* **To do**
Each entry needs to be restated exactly as written.

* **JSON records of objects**

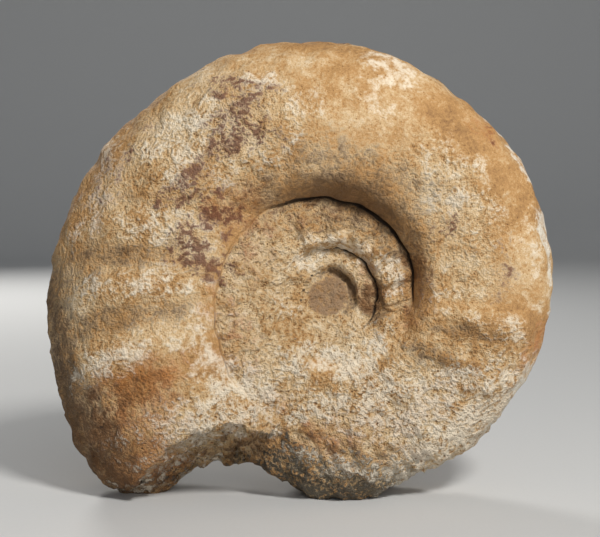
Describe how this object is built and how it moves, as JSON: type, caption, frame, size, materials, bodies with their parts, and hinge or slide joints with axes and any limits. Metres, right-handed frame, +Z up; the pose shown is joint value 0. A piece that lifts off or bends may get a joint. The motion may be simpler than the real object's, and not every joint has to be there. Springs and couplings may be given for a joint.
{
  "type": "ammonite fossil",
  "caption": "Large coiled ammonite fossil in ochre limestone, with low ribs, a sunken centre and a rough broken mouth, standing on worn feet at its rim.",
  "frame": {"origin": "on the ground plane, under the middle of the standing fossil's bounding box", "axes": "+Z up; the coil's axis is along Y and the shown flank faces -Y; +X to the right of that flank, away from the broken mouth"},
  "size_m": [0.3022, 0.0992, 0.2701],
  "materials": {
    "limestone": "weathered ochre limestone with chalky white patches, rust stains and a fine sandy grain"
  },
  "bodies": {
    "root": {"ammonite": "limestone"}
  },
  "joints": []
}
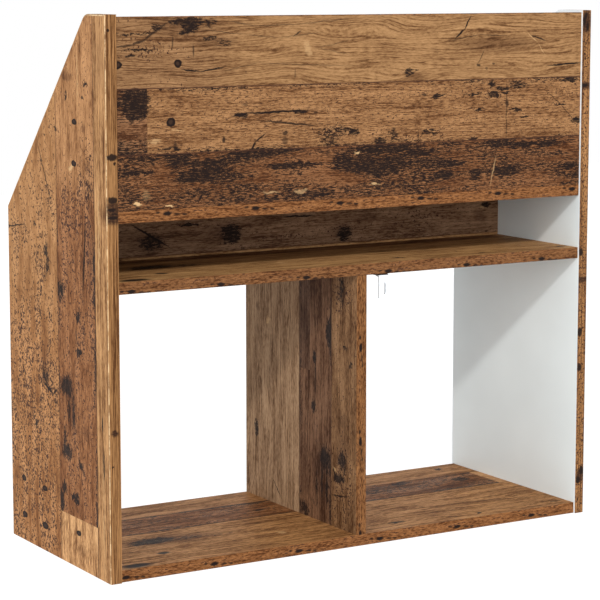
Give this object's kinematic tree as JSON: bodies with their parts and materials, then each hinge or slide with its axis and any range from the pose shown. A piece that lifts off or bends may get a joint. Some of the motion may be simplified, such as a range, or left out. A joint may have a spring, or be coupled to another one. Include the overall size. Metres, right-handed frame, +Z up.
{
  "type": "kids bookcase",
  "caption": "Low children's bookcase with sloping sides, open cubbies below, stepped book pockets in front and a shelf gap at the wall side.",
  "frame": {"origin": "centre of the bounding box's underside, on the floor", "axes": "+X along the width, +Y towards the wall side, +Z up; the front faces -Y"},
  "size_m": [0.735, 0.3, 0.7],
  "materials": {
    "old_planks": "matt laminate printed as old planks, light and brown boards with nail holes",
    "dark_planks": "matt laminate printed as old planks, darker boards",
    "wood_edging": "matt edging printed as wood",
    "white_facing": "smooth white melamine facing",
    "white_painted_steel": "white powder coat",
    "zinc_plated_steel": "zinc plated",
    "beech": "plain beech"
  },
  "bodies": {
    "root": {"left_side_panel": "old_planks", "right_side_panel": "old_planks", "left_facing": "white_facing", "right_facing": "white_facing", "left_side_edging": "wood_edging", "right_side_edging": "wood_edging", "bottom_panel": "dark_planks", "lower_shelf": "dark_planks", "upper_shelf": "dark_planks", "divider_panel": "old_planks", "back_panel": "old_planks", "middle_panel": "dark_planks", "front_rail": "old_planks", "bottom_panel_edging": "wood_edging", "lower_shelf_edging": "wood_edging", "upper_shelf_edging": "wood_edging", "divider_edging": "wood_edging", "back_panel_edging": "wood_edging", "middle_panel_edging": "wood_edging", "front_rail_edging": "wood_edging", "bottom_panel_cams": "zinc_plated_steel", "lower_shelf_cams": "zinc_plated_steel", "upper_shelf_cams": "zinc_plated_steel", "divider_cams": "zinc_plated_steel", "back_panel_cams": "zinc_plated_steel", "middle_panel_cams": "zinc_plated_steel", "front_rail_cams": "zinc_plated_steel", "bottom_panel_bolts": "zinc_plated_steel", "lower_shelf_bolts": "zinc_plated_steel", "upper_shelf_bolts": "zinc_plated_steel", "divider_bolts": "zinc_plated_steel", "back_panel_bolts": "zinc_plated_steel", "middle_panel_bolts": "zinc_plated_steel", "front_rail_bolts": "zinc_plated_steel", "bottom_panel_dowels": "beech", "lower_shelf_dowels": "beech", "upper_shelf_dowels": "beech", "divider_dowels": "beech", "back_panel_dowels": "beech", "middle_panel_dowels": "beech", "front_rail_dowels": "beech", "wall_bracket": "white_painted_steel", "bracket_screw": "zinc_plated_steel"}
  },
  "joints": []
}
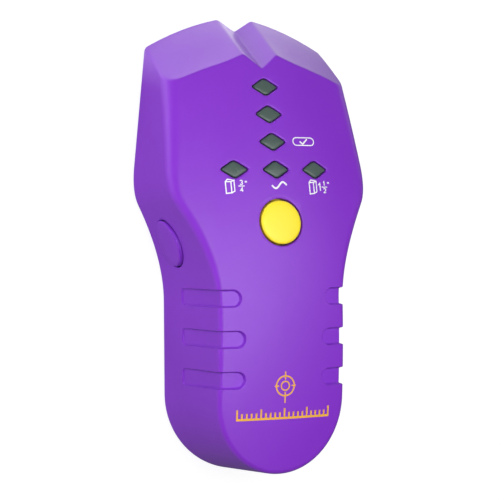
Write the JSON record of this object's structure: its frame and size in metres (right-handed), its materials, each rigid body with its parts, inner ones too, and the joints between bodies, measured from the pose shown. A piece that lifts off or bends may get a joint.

* **Answer for this exercise**
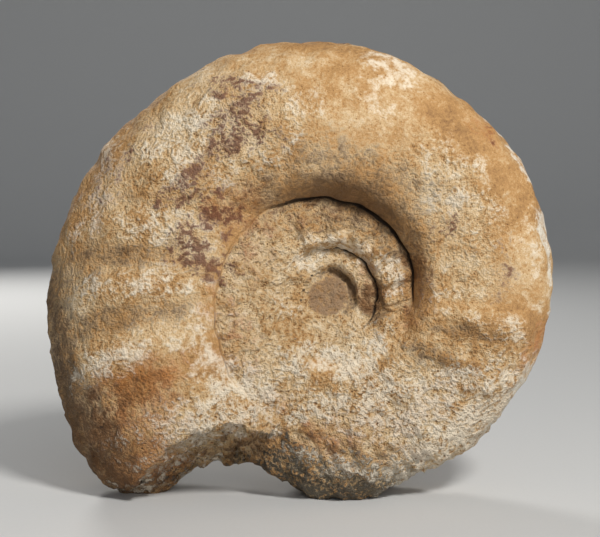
Describe how this object is built and how it moves, as JSON: type, caption, frame, size, materials, bodies with their parts, and hinge or slide joints with axes and any limits. Metres, right-handed frame, +Z up; the pose shown is joint value 0. A piece that lifts off or bends may get a joint. The motion may be simpler than the real object's, and not every joint has to be there. Springs and couplings may be given for a joint.
{
  "type": "ammonite fossil",
  "caption": "Large coiled ammonite fossil in ochre limestone, with low ribs, a sunken centre and a rough broken mouth, standing on worn feet at its rim.",
  "frame": {"origin": "on the ground plane, under the middle of the standing fossil's bounding box", "axes": "+Z up; the coil's axis is along Y and the shown flank faces -Y; +X to the right of that flank, away from the broken mouth"},
  "size_m": [0.3022, 0.0992, 0.2701],
  "materials": {
    "limestone": "weathered ochre limestone with chalky white patches, rust stains and a fine sandy grain"
  },
  "bodies": {
    "root": {"ammonite": "limestone"}
  },
  "joints": []
}
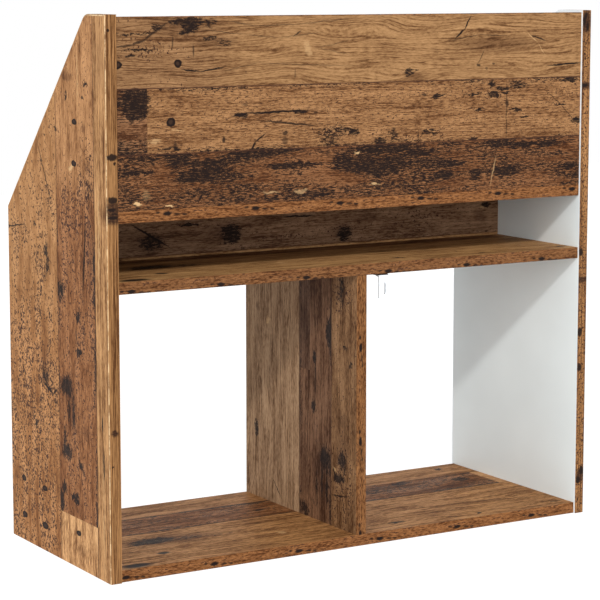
Give this object's kinematic tree as JSON: bodies with their parts and materials, then each hinge or slide with its axis and any range from the pose shown. A piece that lifts off or bends may get a joint. Some of the motion may be simplified, such as a range, or left out. A joint may have a spring, or be coupled to another one. Include the overall size. Metres, right-handed frame, +Z up.
{
  "type": "kids bookcase",
  "caption": "Low children's bookcase with sloping sides, open cubbies below, stepped book pockets in front and a shelf gap at the wall side.",
  "frame": {"origin": "centre of the bounding box's underside, on the floor", "axes": "+X along the width, +Y towards the wall side, +Z up; the front faces -Y"},
  "size_m": [0.735, 0.3, 0.7],
  "materials": {
    "old_planks": "matt laminate printed as old planks, light and brown boards with nail holes",
    "dark_planks": "matt laminate printed as old planks, darker boards",
    "wood_edging": "matt edging printed as wood",
    "white_facing": "smooth white melamine facing",
    "white_painted_steel": "white powder coat",
    "zinc_plated_steel": "zinc plated",
    "beech": "plain beech"
  },
  "bodies": {
    "root": {"left_side_panel": "old_planks", "right_side_panel": "old_planks", "left_facing": "white_facing", "right_facing": "white_facing", "left_side_edging": "wood_edging", "right_side_edging": "wood_edging", "bottom_panel": "dark_planks", "lower_shelf": "dark_planks", "upper_shelf": "dark_planks", "divider_panel": "old_planks", "back_panel": "old_planks", "middle_panel": "dark_planks", "front_rail": "old_planks", "bottom_panel_edging": "wood_edging", "lower_shelf_edging": "wood_edging", "upper_shelf_edging": "wood_edging", "divider_edging": "wood_edging", "back_panel_edging": "wood_edging", "middle_panel_edging": "wood_edging", "front_rail_edging": "wood_edging", "bottom_panel_cams": "zinc_plated_steel", "lower_shelf_cams": "zinc_plated_steel", "upper_shelf_cams": "zinc_plated_steel", "divider_cams": "zinc_plated_steel", "back_panel_cams": "zinc_plated_steel", "middle_panel_cams": "zinc_plated_steel", "front_rail_cams": "zinc_plated_steel", "bottom_panel_bolts": "zinc_plated_steel", "lower_shelf_bolts": "zinc_plated_steel", "upper_shelf_bolts": "zinc_plated_steel", "divider_bolts": "zinc_plated_steel", "back_panel_bolts": "zinc_plated_steel", "middle_panel_bolts": "zinc_plated_steel", "front_rail_bolts": "zinc_plated_steel", "bottom_panel_dowels": "beech", "lower_shelf_dowels": "beech", "upper_shelf_dowels": "beech", "divider_dowels": "beech", "back_panel_dowels": "beech", "middle_panel_dowels": "beech", "front_rail_dowels": "beech", "wall_bracket": "white_painted_steel", "bracket_screw": "zinc_plated_steel"}
  },
  "joints": []
}
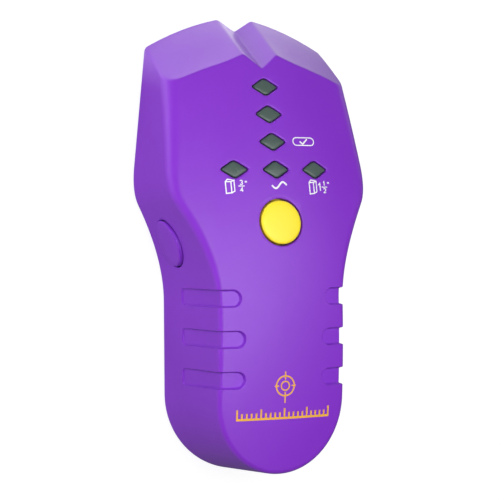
Write the JSON record of this object's structure: its frame and size in metres (right-handed), its materials, each rigid body with its parts, inner ones too, and the joints between bodies, measured from the pose shown. A piece that lifts off or bends may get a joint.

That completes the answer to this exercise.